We must finally accept the principle of war only as a last resort. This includes Iran which, despite the absurd comparisons to Nazi Germany, hasn't invaded any of its neighboring nations, and hasn't shown a particular ability or willingness to do so, President Ahmadinejad's demagoguery notwithstanding.
For us to paint Iran's involvement in Iraq as aggression, after having declared "regime change" our official policy toward Iran, after having declared it a member of the "axis of evil", after engaging in covert actions on its territory--in short, after having declared a state of war with that nation and quite possibly having engaged in acts of war against it--goes beyond arrogance into madness.

Of course Iran is positioning itself to influence Iraq; of course it is inserting itself into Iraqi politics and society. The fact is Iran would be derelict if they did not. Our arrogance, again, blinds us. Of the many brutal actions of Saddam Hussein, perhaps the most brutal was his war on Iran, encouraged and assisted by us. Iran, not the U.S., is threatened by a belligerent or chaotic Iraq and always has been, and there's no need to fix intelligence to make that argument.
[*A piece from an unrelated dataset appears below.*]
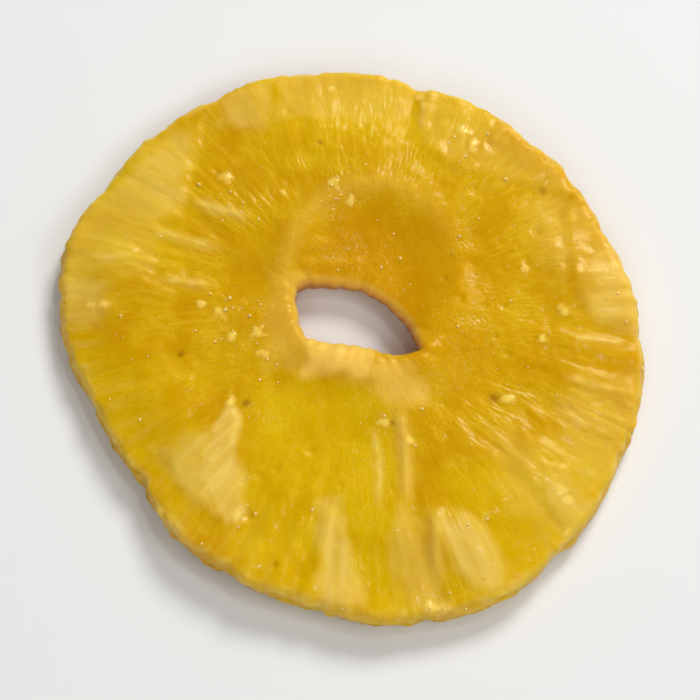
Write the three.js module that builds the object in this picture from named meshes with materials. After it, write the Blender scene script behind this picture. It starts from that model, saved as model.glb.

The fact is Iranian activity in Iraq is just the sort of result of toppling Hussein that should have been accounted for--and probably was. Iranian involvement in Iraq was provoked by our, yes, illegal invasion of Iraq. Everything set in motion by that crime must be laid at the feet of those who committed it, not used as justification for the continuation or expansion of what, as the man said, is worse than a crime, a mistake. Nor should it be cause for more and greater mistakes. Enough.
Citing Iranian involvement in Iraq now as a casus belli is little different than declaring the resistance in Iraq as the reason for the continuing occupation; it is a twisted circular reasoning, citing the effects of an action as its cause.

Let's not let them get away with it again.